Change without compassion becomes noise. Change without humility becomes force. The festival made me reflect on how we can create impact while still remaining human.

6. The most important relationship is the one you have with yourself

“The only experience of unconditional love in life is with yourself.”

We often seek love as something external, something to be earned or received. But the deepest form of acceptance begins within. Self-love is not a cliché. It is the foundation from which all other relationships grow.

7. Honesty begins with the questions we ask ourselves

“How honest we are with ourselves, the questions we ask ourselves helps us.”

Literature teaches us to question the world. But festivals like these remind us to question ourselves too:

What am I holding on to? What am I afraid to admit? What do I truly want? Growth begins with honest inquiry.

8. Joy doesn’t need permission

“If something makes you happy, do it.”

So simple. So necessary. Joy isn’t frivolous. It’s fuel. Choosing it again and again, is an act of self-respect.

9. Do what you love. Life is too wide to stay small.

“Do what you love, spread your wings, fly high, try new things…”

There was something liberating about hearing this in a space filled with stories.

10. Boredom is a privilege

“It’s a privilege to be bored.”

In a world constantly demanding attention, boredom means safety, stability, and space to think. Perhaps boredom is not emptiness but possibility.

11. Nature always responds, choose wisely

“When we meddle with nature, we have to pay back… Choose your actions wisely.”

Nothing exists in isolation. Our actions ripple outward, towards the planet, towards people, towards our future.

12. Offline is not absence. It is retreat.

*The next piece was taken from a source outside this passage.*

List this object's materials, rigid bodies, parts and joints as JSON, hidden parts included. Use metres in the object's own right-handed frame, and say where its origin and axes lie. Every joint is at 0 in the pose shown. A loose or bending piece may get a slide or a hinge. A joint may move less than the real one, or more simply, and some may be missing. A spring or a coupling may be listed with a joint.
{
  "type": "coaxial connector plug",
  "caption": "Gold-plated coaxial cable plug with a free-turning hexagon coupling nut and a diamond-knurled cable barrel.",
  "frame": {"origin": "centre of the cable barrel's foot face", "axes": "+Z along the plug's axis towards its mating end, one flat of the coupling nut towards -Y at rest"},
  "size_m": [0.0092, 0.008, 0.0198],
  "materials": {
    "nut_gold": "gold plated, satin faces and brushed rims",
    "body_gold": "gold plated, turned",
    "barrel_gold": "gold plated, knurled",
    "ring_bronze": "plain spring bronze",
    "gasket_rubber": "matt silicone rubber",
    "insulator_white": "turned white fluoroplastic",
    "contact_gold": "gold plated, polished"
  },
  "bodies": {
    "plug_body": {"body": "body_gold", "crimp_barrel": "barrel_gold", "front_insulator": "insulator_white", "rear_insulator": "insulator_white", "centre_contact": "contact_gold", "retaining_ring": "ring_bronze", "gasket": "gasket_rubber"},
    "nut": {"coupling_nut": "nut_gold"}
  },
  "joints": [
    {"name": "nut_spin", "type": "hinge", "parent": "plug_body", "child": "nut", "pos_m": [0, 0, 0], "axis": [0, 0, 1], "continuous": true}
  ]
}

“Being offline is considered as a spiritual retreat.”

To disconnect is not laziness. It is restoration. Sometimes silence is the most sacred kind of listening.

13. The hardest battles are internal

“The biggest challenge isn’t fighting a demon, it’s fighting the demon without becoming one.”

Resistance can harden us if we’re not careful. The reminder to protect our humanity while standing up for what we believe in felt especially urgent today.

14. Respect begins within

“If we expect others to respect us, we must first do so ourselves.”

Our posture, tone, boundaries, and self-regard shape how the world responds to us.

As I return to my own quiet desk, my own reading corners, and my own writing spaces, I carry these lessons gently. JLF reminded me that being a reader is not just about consuming stories, it is about living more consciously. And being a creator is not just about sharing content, it is about sharing meaning.

I want to continue creating from that space: with honesty, with curiosity, with joy, with respect for the pause between words. Because literature is not only something we attend. It is something we carry into life.

What Literature Leaves Behind

Jaipur Literature Festival is not just a celebration of books. It is a reminder that stories are everywhere, in how we live, in how we love, in how we change, in how we pause.